***** SUPPLIED MATERIAL

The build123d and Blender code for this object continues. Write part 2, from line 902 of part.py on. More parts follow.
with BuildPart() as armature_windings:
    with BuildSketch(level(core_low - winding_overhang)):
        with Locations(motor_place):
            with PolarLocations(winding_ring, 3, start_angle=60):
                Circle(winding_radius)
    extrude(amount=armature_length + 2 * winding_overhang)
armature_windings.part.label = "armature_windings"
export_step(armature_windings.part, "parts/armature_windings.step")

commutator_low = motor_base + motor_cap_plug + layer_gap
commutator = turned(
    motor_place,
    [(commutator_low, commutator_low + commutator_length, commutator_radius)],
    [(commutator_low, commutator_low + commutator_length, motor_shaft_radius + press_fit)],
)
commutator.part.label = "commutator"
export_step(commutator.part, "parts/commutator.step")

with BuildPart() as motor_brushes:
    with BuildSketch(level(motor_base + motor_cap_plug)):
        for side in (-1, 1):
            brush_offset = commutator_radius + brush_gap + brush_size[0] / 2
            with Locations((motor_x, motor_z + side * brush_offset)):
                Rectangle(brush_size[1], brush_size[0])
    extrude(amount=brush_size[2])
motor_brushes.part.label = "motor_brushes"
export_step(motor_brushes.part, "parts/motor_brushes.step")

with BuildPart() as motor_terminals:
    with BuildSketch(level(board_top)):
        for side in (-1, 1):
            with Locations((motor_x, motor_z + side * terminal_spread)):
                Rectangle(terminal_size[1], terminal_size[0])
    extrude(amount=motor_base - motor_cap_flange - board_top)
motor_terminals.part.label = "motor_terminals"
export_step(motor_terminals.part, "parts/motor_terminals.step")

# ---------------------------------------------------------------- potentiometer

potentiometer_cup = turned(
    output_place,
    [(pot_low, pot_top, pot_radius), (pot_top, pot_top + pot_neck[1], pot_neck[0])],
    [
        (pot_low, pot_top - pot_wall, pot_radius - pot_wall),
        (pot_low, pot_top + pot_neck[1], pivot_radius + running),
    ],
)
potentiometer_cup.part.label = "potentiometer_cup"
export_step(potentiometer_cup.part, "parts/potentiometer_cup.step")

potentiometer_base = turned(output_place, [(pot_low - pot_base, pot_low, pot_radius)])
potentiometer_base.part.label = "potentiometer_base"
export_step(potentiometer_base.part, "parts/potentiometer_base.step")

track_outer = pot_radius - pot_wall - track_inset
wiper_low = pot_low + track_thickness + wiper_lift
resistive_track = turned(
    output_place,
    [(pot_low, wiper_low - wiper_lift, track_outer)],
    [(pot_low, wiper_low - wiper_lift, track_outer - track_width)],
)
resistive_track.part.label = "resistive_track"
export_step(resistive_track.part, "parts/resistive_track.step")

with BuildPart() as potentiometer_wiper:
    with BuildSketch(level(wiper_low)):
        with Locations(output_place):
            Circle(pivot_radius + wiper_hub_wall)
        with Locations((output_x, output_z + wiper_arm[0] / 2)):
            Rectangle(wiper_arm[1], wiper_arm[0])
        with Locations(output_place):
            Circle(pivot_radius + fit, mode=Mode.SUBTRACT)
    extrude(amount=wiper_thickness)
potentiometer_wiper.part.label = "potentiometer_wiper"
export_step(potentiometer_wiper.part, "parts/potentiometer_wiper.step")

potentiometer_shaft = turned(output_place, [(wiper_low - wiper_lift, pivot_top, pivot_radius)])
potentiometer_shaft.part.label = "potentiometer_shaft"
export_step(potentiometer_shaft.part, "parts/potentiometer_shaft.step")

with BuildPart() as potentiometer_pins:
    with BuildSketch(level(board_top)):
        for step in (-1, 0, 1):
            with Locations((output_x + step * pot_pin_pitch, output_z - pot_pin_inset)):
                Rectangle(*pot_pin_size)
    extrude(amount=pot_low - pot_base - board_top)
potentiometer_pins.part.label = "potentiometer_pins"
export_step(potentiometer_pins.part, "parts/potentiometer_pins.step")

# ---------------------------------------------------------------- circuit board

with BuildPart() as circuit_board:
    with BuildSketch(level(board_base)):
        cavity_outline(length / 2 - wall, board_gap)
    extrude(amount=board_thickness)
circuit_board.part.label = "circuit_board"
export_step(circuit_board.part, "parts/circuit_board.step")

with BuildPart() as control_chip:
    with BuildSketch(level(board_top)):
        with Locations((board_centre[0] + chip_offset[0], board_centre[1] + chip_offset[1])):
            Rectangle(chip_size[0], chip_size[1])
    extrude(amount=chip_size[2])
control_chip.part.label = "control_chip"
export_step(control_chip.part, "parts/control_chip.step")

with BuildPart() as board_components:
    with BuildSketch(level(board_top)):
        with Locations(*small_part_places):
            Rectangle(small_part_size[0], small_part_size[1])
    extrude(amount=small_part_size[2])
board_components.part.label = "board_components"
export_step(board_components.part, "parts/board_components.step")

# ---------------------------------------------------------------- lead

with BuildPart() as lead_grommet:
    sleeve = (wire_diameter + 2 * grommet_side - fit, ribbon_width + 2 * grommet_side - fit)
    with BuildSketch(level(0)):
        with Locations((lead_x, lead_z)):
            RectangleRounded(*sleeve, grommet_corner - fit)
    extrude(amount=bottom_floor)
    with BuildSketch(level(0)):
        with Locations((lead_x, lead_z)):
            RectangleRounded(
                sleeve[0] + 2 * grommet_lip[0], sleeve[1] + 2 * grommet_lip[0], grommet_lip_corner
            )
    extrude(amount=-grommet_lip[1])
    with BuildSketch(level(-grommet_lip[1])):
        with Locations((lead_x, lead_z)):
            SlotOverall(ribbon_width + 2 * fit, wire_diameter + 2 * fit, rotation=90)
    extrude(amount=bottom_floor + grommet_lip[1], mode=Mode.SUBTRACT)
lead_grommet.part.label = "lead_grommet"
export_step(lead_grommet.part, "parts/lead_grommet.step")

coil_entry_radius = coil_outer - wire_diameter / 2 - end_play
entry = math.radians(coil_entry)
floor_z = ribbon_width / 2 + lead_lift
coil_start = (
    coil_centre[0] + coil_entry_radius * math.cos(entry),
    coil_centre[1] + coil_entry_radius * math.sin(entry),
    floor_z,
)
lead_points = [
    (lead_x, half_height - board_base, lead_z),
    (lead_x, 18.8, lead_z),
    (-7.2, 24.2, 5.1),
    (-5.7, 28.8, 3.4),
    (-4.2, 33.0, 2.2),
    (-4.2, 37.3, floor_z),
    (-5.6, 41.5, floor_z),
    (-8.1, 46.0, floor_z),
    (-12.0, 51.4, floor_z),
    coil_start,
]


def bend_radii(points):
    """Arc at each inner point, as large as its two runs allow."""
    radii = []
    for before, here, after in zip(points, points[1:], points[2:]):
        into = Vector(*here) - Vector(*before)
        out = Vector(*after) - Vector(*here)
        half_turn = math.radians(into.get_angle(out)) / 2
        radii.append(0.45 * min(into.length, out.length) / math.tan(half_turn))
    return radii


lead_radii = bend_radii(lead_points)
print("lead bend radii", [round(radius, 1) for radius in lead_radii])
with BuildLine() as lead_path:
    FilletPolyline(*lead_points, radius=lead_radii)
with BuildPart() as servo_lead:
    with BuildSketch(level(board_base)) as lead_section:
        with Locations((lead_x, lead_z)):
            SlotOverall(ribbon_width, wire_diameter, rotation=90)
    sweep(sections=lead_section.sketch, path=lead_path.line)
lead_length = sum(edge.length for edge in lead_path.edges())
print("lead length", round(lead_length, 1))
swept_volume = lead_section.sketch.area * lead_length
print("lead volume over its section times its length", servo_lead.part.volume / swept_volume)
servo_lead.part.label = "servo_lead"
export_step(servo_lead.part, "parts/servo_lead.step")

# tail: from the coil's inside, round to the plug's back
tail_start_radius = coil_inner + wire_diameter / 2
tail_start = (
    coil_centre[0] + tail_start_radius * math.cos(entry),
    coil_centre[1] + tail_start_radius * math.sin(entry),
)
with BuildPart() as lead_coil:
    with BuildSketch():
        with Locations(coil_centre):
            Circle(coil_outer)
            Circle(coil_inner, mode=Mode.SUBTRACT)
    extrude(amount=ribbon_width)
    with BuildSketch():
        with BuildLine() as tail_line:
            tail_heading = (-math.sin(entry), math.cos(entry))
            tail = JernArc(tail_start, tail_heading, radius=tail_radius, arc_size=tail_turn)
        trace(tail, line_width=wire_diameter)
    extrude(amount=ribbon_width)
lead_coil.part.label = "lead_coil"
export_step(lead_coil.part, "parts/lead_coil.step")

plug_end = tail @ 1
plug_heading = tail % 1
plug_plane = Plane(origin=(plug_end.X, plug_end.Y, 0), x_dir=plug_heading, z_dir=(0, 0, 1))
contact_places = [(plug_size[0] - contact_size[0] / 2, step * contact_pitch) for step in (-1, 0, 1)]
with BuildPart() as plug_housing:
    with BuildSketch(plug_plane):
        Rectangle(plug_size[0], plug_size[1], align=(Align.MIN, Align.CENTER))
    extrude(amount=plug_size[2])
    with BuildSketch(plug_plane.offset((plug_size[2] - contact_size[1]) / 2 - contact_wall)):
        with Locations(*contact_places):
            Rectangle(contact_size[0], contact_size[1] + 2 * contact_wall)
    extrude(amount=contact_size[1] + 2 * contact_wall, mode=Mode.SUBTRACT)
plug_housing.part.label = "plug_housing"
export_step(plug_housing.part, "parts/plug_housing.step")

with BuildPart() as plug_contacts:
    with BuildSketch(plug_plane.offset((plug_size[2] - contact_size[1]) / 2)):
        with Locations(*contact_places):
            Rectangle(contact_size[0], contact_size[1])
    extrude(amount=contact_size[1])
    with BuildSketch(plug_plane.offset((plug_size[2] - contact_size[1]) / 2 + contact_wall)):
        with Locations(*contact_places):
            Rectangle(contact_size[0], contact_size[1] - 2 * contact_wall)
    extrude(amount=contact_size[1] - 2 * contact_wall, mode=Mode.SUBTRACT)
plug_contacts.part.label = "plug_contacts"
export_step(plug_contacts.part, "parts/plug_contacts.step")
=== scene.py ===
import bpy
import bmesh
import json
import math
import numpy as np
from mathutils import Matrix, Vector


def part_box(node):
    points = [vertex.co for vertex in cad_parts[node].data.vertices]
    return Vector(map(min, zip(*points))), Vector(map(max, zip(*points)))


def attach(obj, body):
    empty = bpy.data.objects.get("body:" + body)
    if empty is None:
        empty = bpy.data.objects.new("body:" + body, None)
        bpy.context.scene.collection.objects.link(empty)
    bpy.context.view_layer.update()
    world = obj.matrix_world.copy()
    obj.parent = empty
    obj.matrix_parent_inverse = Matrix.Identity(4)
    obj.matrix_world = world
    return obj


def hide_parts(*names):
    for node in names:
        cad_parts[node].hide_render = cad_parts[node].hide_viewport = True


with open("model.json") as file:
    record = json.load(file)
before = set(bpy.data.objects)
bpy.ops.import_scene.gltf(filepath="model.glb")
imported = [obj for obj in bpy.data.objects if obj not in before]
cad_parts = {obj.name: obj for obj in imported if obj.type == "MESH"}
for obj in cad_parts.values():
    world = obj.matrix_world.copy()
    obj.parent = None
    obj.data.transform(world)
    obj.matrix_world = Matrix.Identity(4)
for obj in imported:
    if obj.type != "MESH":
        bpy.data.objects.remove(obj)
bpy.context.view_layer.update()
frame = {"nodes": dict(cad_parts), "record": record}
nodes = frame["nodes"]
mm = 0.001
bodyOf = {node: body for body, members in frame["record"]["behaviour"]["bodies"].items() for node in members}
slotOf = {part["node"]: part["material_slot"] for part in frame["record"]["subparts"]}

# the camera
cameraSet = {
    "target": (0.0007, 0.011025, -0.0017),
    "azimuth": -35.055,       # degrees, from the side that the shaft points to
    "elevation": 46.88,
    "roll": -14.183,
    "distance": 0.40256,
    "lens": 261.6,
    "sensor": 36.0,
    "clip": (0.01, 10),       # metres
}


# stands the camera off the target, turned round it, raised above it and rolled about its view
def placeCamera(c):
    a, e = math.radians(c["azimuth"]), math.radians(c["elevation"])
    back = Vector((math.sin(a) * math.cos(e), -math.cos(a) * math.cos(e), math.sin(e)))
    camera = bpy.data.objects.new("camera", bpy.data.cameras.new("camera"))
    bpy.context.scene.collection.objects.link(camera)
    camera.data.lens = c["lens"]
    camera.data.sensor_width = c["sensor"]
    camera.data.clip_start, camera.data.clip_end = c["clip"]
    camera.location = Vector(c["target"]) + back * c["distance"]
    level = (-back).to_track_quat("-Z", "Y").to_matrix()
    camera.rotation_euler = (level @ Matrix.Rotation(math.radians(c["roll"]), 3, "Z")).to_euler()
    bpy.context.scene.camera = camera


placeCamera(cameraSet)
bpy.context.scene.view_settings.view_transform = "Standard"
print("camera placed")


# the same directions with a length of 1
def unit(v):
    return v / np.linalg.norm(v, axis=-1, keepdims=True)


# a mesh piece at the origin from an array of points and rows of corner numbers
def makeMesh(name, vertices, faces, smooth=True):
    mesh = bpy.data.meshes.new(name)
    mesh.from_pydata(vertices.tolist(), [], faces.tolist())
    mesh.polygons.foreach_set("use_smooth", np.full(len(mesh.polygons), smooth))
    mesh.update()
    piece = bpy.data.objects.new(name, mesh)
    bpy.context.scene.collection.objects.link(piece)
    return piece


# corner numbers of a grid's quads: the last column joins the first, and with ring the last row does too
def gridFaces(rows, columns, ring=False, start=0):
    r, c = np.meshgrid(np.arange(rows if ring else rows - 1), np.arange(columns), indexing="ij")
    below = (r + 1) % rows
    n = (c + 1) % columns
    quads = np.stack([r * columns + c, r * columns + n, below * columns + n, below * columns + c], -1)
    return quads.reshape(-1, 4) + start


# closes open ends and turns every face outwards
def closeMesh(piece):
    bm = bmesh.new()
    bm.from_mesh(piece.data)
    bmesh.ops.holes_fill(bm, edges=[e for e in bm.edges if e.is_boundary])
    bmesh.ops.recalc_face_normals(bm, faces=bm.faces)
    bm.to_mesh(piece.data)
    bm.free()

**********

:: TO BE DONE ::
Keep only the lines that hold the string "vertices", and copy them out.

:: RIGHT ANSWER ::
    points = [vertex.co for vertex in cad_parts[node].data.vertices]
def makeMesh(name, vertices, faces, smooth=True):
    mesh.from_pydata(vertices.tolist(), [], faces.tolist())